Law of Large Numbers and Central Limit Theorem for Wide Two-layer Neural Networks: The Mini-Batch and Noisy Case

Arnaud Descours, Arnaud Guillin, Manon Michel, Boris Nectoux; 25(208):1−76, 2024.

Abstract

In this work, we consider a wide two-layer neural network and study the behavior of its empirical weights under a dynamics set by a stochastic gradient descent along the quadratic loss with mini-batches and noise. Our goal is to prove a trajectorial law of large number as well as a central limit theorem for their evolution. When the noise is scaling as $1/N^\beta$ and $1/2<\beta\le\infty$, we rigorously derive and generalize the LLN obtained for example by Rotskoff and Van den Injden (Com. Pure. Appl. Math, 2022), Mei and Montanari and Nguyen (Pnas 2018) or Sirignano and Spiliopoulos (Siam. J. Appl. Math. 2020).
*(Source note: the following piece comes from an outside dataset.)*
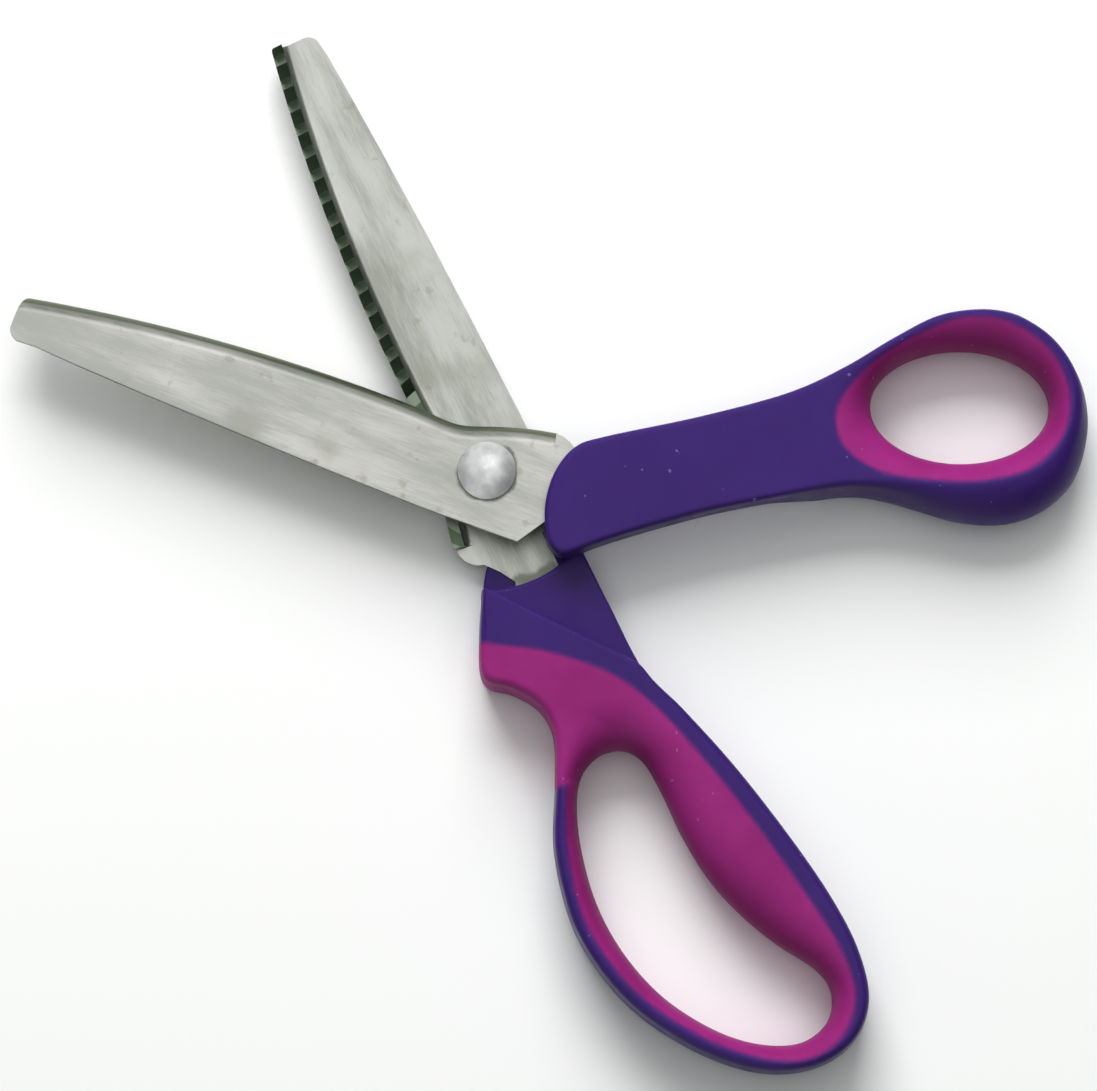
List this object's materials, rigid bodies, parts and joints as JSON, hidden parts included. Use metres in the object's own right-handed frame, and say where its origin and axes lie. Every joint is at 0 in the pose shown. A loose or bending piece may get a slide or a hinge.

When $3/4<\beta\le\infty$, we also generalize the CLT of Sirignano and Spiliopoulos (Stoch. Proc. Appl. 2020) and further exhibit the effect of mini-batching on the asymptotic variance which leads the fluctuations. The case $\beta=3/4$ is trickier and we give an example showing the divergence with time of the variance thus establishing the instability of the predictions of the neural network in this case. It is illustrated by simple numerical examples.